< Hosea 11 >
1 Als Israel een kind was, toen heb Ik hem liefgehad, en Ik heb Mijn zoon uit Egypte geroepen.
When Israel was a child, then I loved him, and called my son out of Egypt.
2 Maar gelijk zij henlieden riepen, alzo gingen zij van hun aangezicht weg; zij offerden den Baals, en rookten den gesnedenen beelden.
As they called them, so they went from them: they sacrificed unto Baalim, and burned incense to graven images.
3 Ik nochtans leerde Efraim gaan; Hij nam ze op Zijn armen, maar zij bekenden niet, dat Ik ze genas.
I taught Ephraim also to go, taking them by their arms; but they knew not that I healed them.
4 Ik trok ze met mensenzelen, met touwen der liefde, en was hun, als degenen, die het juk van op hun kinnebakken oplichten, en Ik reikte hem voeder toe.
I drew them with cords of a man, with bands of love: and I was to them as they that take off the yoke on their jaws, and I laid food unto them.
5 Hij zal in Egypteland niet wederkeren; maar Assur, die zal zijn koning zijn; omdat zij zich weigerden te bekeren.
He shall not return into the land of Egypt, and the Assyrian shall be his king, because they refused to return.
6 En het zwaard zal in zijn steden blijven, en zijn grendelen verteren, en opeten, vanwege hun beraadslagingen.
And the sword shall abide on his cities, and shall consume his branches, and devour them, because of their own counsels.
7 Want Mijn volk blijft hangen aan de afkering van Mij; zij roepen het wel tot den Allerhoogste, maar niet een verhoogt Hem.
And my people are bent to backsliding from me: though they called them to the most High, none at all would exalt him.
8 Hoe zou Ik u overgeven, o Efraim? u overleveren, o Israel?
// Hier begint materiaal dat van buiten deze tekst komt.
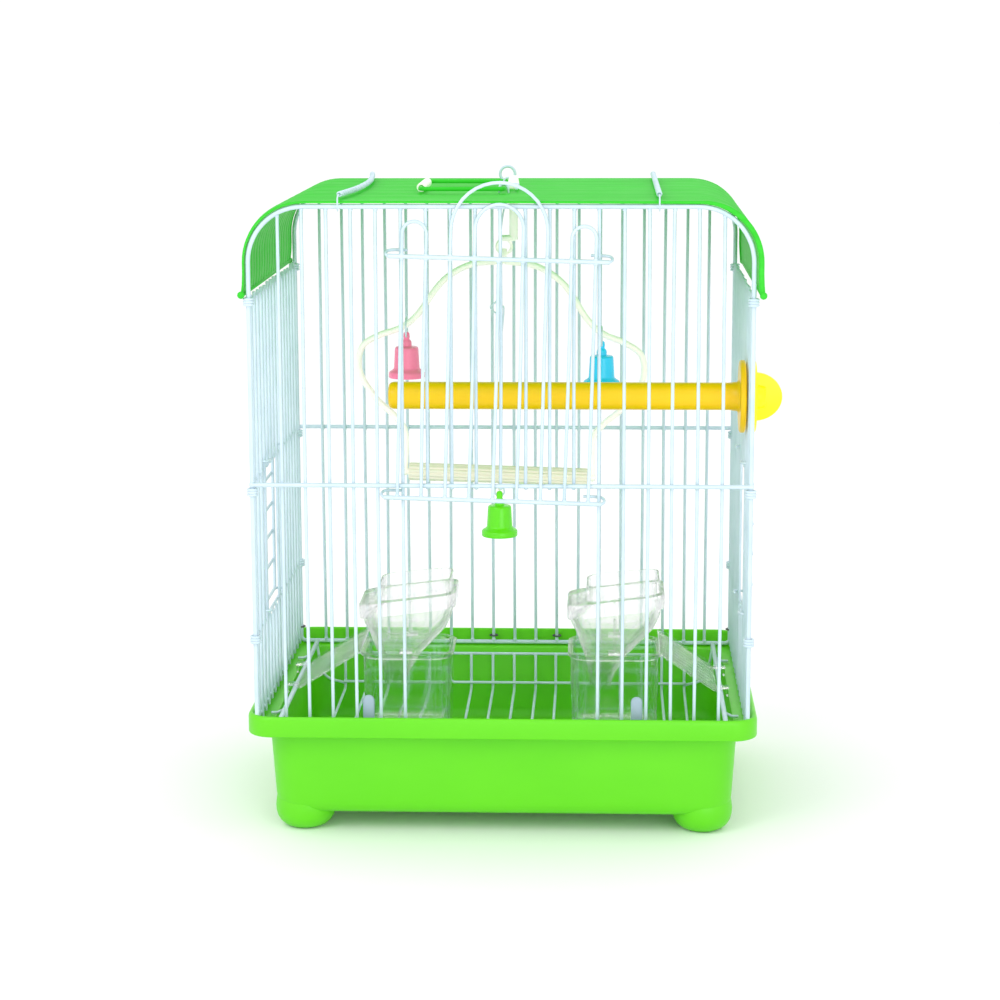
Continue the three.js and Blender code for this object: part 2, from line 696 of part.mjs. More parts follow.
function swing() {
  const group = new THREE.Group();
  group.position.set(SWING_X, 0, SWING_AXIS_Z);
  group.rotation.y = SWING_TILT;
  cage.add(group);
  const halves = [-1, 1].map((side) => sweep(polygon(3.4, 4.4, 4), swingHalf(side)));
  const pegs = [-SWING_HALF - 0.5, SWING_HALF - 8.5].map((x) => rod(2, 9, x, 0, -SWING_PERCH_DROP, 10));
  const hub = rod(3.3, 3, -1.5, 0, 0, 14);
  const frame = cut(join([...halves, ...pegs, hub, box(3, 4, 4, 0, 0, -3.6)]), [rod(1.5, 20, -10, 0, 0, 12)]);
  add("swing_frame", frame, "ivory", group);
  const half = SWING_HALF - 2.6;
  const flutes = Array.from({ length: 36 }, (_, i) => {
    const a = (2 * Math.PI * i) / 36;
    const r = SWING_PERCH_R - (i % 3 === 0 ? 0.7 : 0);
    return new THREE.Vector2(r * Math.cos(a), r * Math.sin(a));
  });
  const dowel = new THREE.ExtrudeGeometry(new THREE.Shape(flutes), { depth: 2 * half, bevelEnabled: false });
  dowel.translate(0, 0, -half).rotateY(Math.PI / 2).translate(0, 0, -SWING_PERCH_DROP);
  const lug = box(2, 3.4, 5, 1, 0, -SWING_PERCH_DROP - 7);
  const lugHole = rod(1.3, 6, -2, 0, -SWING_PERCH_DROP - 7.6, 10);
  const bores = [half - 9, -half - 1].map((x) => rod(2.4, 10, x, 0, -SWING_PERCH_DROP, 10));
  add("swing_perch", cut(join([dowel, lug]), [lugHole, ...bores]), "ivory", group);
}

/** A bell, the ring it hangs from and its clapper; z is the height of the ring's lowest centre line. */
function bell(name, material, x, z, ringAxis, ringR) {
  const mouth = z - 25;
  const profile = [
    [0, 28.2],
    [2.4, 27.8],
    [3.4, 25.6],
    [3.1, 23],
    [2.6, 20.6],
    [5.6, 19.4],
    [6.6, 16],
    [7.5, 6],
    [8.6, 4.2],
    [11.2, 3],
    [11.2, 0],
    [9.6, 0],
    [7.2, 3],
    [6.3, 5.6],
    [5.4, 15.6],
    [4.4, 17.8],
    [0, 17.8],
  ];
  const shell = turned(profile.reverse(), 12).translate(x, 0, mouth);
  add(name, cut(shell, [ring(ringR, 2.2, ringAxis, x, 0, z + ringR, 14)]), material);
  add(name + "_ring", ring(ringR, 1.2, ringAxis, x, 0, z + ringR, 10), "whiteWire");
  const ball = new THREE.SphereGeometry(2.3, 8, 6).translate(x, 0, mouth + 10);
  add(name + "_clapper", join([ball, disc(0.6, 6, x, 0, mouth + 11.3, 6)]), "steel");
}

// ---- Main perch ----
function mainPerch() {
  const endR = 3;
  const dowel = turned(
    [
      [0, 0],
      [PERCH_R - endR, 0],
      [PERCH_R - 0.9, 0.9],
      [PERCH_R, endR],
      [PERCH_R, HALF_W - 4 - PERCH_FREE_X],
      [0, HALF_W - 4 - PERCH_FREE_X],
    ],
    20,
  );
  dowel.rotateY(Math.PI / 2).translate(PERCH_FREE_X, PERCH_Y, PERCH_Z);
  const flangeX = HALF_W - 5.2;
  const flange = rod(FLANGE_R, 3.4, flangeX, PERCH_Y, PERCH_Z, 20);
  const stud = rod(3.8, 13, flangeX, PERCH_Y, PERCH_Z, 12);
  add("main_perch", join([dowel, flange, stud]), "yellow");
  const plateX = HALF_W + WIRE_D / 2 + 0.6;
  const plate = rod(FLANGE_R, 2.8, plateX, PERCH_Y, PERCH_Z, 20);
  const boss = rod(7, 8.5, plateX, PERCH_Y, PERCH_Z, 12);
  const grip = new THREE.Shape();
  grip.absarc(0, 0, 14.3, -Math.PI / 2, Math.PI / 2, false);
  const tab = new THREE.ExtrudeGeometry(grip, { depth: 5, bevelEnabled: false, curveSegments: 10 });
  tab.rotateX(Math.PI / 2).scale((KNOB_END_X - plateX - 2) / 14.3, 1, 1);
  tab.translate(plateX + 2, PERCH_Y + 2.5, PERCH_Z);
  const bore = rod(3.8 + GAP, 8.8, plateX - 1, PERCH_Y, PERCH_Z, 12);
  add("perch_nut", cut(join([plate, boss, tab]), [bore]), "yellow");
}

// ---- Feeders ----
function feeder(name, x, side) {
  const cupLevel = (z, shrink) => {
    return { w: FEEDER_W - 2 * shrink, d: FEEDER_D - 2 * shrink, r: 12 - shrink, z, x };
  };
  const cup = join([
    loft([cupLevel(CUP_FLOOR_Z, 1.6), cupLevel(CUP_FLOOR_Z + 3, 0.4), cupLevel(CUP_TOP_Z, 0)]),
    loft([cupLevel(CUP_TOP_Z - 1.6, -1.8), cupLevel(CUP_TOP_Z, -1.8)]),
  ]);
  const cupHollow = loft([
    cupLevel(CUP_FLOOR_Z + 2, 3.4),
    cupLevel(CUP_FLOOR_Z + 5, FEEDER_WALL + 0.4),
    cupLevel(CUP_TOP_Z + 1, FEEDER_WALL),
  ]);
  add(name + "_feeder_cup", cut(cup, [cupHollow]), "clear");
  const funnel = (t) => [
    { w: 13 - 2 * t, d: 13 - 2 * t, r: 6 - t, z: 66, x: x - 9 },
    { w: 16 - 2 * t, d: 16 - 2 * t, r: 6 - t, z: 74, x: x - 8 },
    { w: 48 - 2 * t, d: 46 - 2 * t, r: 10 - t, z: 111, x },
    { w: 49 - 2 * t, d: 47 - 2 * t, r: 10 - t, z: 122, x },
  ];
  const collar = (t) => [
    { w: 42 - 2 * t, d: 38 - 2 * t, r: 9 - t, z: 121, x: x + 3 },
    { w: 42 - 2 * t, d: 38 - 2 * t, r: 9 - t, z: HOPPER_TOP_Z, x: x + 3 },
  ];
  const lip = [120.5, 122.3].map((z) => ({ w: 51.6, d: 49.6, r: 11, z, x }));
  const spout = funnel(FEEDER_WALL);
  spout[0].z -= 1;
  const mouth = collar(FEEDER_WALL);
  mouth[0].z = 119;
  mouth[1].z += 1;
  const rests = [-1, 1].map((end) => box(8, 9, 1.8, x, end * (FEEDER_D / 2 - 4.1), CUP_TOP_Z + GAP + 0.9));
  const ribs = [-1, 1].map((end) => box(2, 8, 28, x, end * 20.4, 105.4));
  const body = join([loft(funnel(0)), loft(lip), loft(collar(0)), ...rests, ...ribs]);
  const roomy = spout.slice(0, 3).concat({ ...spout[3], z: 120.4 });
  add(name + "_feeder_hopper", cut(body, [loft(roomy), loft(mouth)]), "clear");
  feederArm(name, x, side);
}

/** The ribbed clear plate that slopes from the cup to the grille's side wire and hooks over it. */
function feederArm(name, x, side) {
  const innerX = side * (FEEDER_W / 2 + 0.5) + x;
  const run = Math.abs(side * (GRILLE_RAIL_X - 2.4) - innerX);
  const length = Math.hypot(run, ARM_DROP);
  const slope = Math.atan2(ARM_DROP, run);
  const half = ARM_HALF_D;
  const plate = [box(length, 2 * half, 1.6, length / 2, 0, 0)];
  for (const y of [-half + 1, -half / 2, 0, half / 2, half - 1]) {
    plate.push(box(length - 1, 1.8, 3.6, length / 2, y, 0));
  }
  const arm = join(plate).rotateY(slope).translate(0, 0, ARM_TOP_Z);
  const hooks = [-half + 6, half - 6].flatMap((y) => [
    box(9, 6, 1.6, run + 2.6, y, GRILLE_RAIL_Z + 3.2),
    box(1.6, 6, 6, run + 6.3, y, GRILLE_RAIL_Z + 1),
  ]);
  const whole = join([arm, ...hooks]);
  if (side < 0) whole.rotateZ(Math.PI);
  add(name + "_feeder_arm", whole.translate(innerX, 0, 0), "clear");
}

// ---- Small clips ----
function clips() {
  const [half, low, high] = [3.4, -10, 4];
  for (const [name, x] of [["left_tray_clip", -78.3], ["right_tray_clip", 79.2]]) {
    const shape = new THREE.Shape();
    shape.moveTo(-half, low);
    shape.lineTo(half, low);
    shape.lineTo(half, high);
    shape.absarc(0, high, half, 0, Math.PI, false);
    shape.lineTo(-half, low);
    const tab = new THREE.ExtrudeGeometry(shape, { depth: 2.4, bevelEnabled: false, curveSegments: 6 });
    add(name, tab.rotateX(Math.PI / 2).translate(x, -HALF_D + 5.4, RIM_TOP + 3.8), "greyClip");
  }
  [-HALF_W, -PITCH, 2 * PITCH, HALF_W].forEach((x, i) => {
    const z = Math.abs(x) === HALF_W ? RIM_TOP + 1.6 : BOTTOM_Z + 4.5;
    add("bottom_clip_" + (i + 1), ring(2.5, 1, "z", x, HALF_D, z), "darkWire");
  });
}

tray();
floorGrille();
frontPanel();
add("back_panel", endPanel(1, 0), "whiteWire");
dividedSidePanel(-1, "left");
dividedSidePanel(1, "right");
frontDoor();
feederDoor(-1, "left_feeder_door");
feederDoor(1, "right_feeder_door");
roof();
roofSpring("left_roof_spring", -91.5, 6);
roofSpring("right_roof_spring", 90, 0);
carryHandle();
hangingParts();
swing();
bell("pink_bell", "pink", -62.2, 285, "x", 6);
bell("blue_bell", "blue", 57.6, 279.7, "x", 6);
bell("green_bell", "bellGreen", -5.3, 186, "y", 3);
mainPerch();
feeder("left", -62.5, -1);
feeder("right", 66.5, 1);
clips();

const root = new THREE.Group();
root.add(cage);
export default root;
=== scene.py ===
"""The finished look of a table-top wire bird cage: tray, wire panels, bent roof sheet, swing, bells and feeders.

Metres, +X to the right seen from the door, +Y to the back, +Z up. Shapes are drawn in millimetres from the middle
of the cage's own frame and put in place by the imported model's boxes.
"""
import json
import math
import random

import bmesh
import bpy
from mathutils import Matrix, Vector


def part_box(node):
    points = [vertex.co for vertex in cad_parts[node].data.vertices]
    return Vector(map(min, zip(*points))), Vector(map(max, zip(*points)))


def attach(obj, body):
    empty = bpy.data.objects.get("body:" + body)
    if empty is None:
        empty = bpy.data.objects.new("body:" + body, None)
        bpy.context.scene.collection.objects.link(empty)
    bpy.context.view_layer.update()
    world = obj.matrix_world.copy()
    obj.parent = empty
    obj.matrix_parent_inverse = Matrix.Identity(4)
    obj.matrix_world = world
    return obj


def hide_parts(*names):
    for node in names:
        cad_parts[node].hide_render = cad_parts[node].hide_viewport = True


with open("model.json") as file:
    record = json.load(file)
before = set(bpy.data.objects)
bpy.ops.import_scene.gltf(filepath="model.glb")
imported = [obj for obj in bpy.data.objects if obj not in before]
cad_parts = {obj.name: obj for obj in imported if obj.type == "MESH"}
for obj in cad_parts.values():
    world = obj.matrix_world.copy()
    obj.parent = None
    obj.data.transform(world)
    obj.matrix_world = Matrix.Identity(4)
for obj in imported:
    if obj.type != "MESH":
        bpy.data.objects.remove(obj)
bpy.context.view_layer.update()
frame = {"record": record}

MM = 0.001
X, Y, Z = Vector((1, 0, 0)), Vector((0, 1, 0)), Vector((0, 0, 1))
RECORD = frame["record"]
BODY_OF = {node: body for body, nodes in RECORD["behaviour"]["bodies"].items() for node in nodes}
SLOT_OF = {part["node"]: part["material_slot"] for part in RECORD["subparts"]}


def span(node):
    """A node's lowest and highest corners in millimetres from the cage's middle."""
    low, high = (Vector(corner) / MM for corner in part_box(node))
    return low - CENTRE, high - CENTRE


CENTRE = Vector(((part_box("back_panel")[0][0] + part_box("back_panel")[1][0]) / 2 / MM, 0, 0))

# ---- Driving dimensions, millimetres ----
RAIL = 2.8  # thick frame wire
WIRE = 2.0  # thin welded wire
TIE = 1.6
PITCH = 14.1
HALF_W = span("back_panel")[1].x - RAIL / 2
FRONT_Y = (span("front_panel")[0].y + span("front_panel")[1].y) / 2
BACK_Y = (span("back_panel")[0].y + span("back_panel")[1].y) / 2
BOTTOM_Z = span("back_panel")[0].z + RAIL / 2
TOP_Z = span("back_panel")[1].z - RAIL / 2
MID_Z = 212
SILL_Z = 120
SHOULDER_Z = span("left_panel")[1].z - WIRE / 2
CORNER_R = 31.8
TRAY_LOW, TRAY_HIGH = span("tray")
LEDGE_Z = 64.4
WALL = 2.0
HANGER = (4.0, -6.0)  # where the swing's hanger passes through the roof
POST_FOOT_Z = 345


def place(x, y, z):
    return (Vector((x, y, z)) + CENTRE) * MM


# ---- Shader building ----
class Socket:
    """A node's output that takes Python's arithmetic, each sign adding one Math node."""

    def __init__(self, finish, output):
        self.finish = finish
        self.output = output

    def math(self, operation, first, second):
        return self.finish.node("ShaderNodeMath", {"operation": operation}, {0: first, 1: second})

    def __add__(self, other):
        return self.math("ADD", self, other)

    __radd__ = __add__

    def __sub__(self, other):
        return self.math("SUBTRACT", self, other)

    def __rsub__(self, other):
        return self.math("SUBTRACT", other, self)

    def __mul__(self, other):
        return self.math("MULTIPLY", self, other)

    __rmul__ = __mul__

    def __pow__(self, other):
        return self.math("POWER", self, other)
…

Hoe zou Ik u maken als Adama, u stellen als Zeboim? Mijn hart is in Mij omgekeerd, al Mijn berouw is te zamen ontstoken.
How shall I give you up, Ephraim? how shall I deliver you, Israel? how shall I make you as Admah? how shall I set you as Zeboim? mine heart is turned within me, my repentings are kindled together.
9 Ik zal de hittigheid Mijns toorns niet uitvoeren; Ik zal niet wederkeren om Efraim te verderven; want Ik ben God en geen mens, de Heilige in het midden van u, en Ik zal in de stad niet komen.
I will not execute the fierceness of mine anger, I will not return to destroy Ephraim: for I am God, and not man; the Holy One in the midst of you: and I will not enter into the city.
10 Zij zullen den HEERE achterna wandelen, Hij zal brullen als een leeuw, wanneer Hij brullen zal, dan zullen de kinderen van de zee af al bevende aankomen.
They shall walk after the LORD: he shall roar like a lion: when he shall roar, then the children shall tremble from the west.
11 Zij zullen bevende aankomen als een vogeltje uit Egypte, en als een duif uit het land van Assur; en Ik zal hen doen wonen in hun huizen, spreekt de HEERE.
They shall tremble as a bird out of Egypt, and as a dove out of the land of Assyria: and I will place them in their houses, says the LORD.
12 Die van Efraim hebben Mij omsingeld met leugen, en het huis Israels met bedrog; maar Juda heerste nog met God, en was met de heiligen getrouw.
Ephraim compasses me about with lies, and the house of Israel with deceit: but Judah yet rules with God, and is faithful with the saints.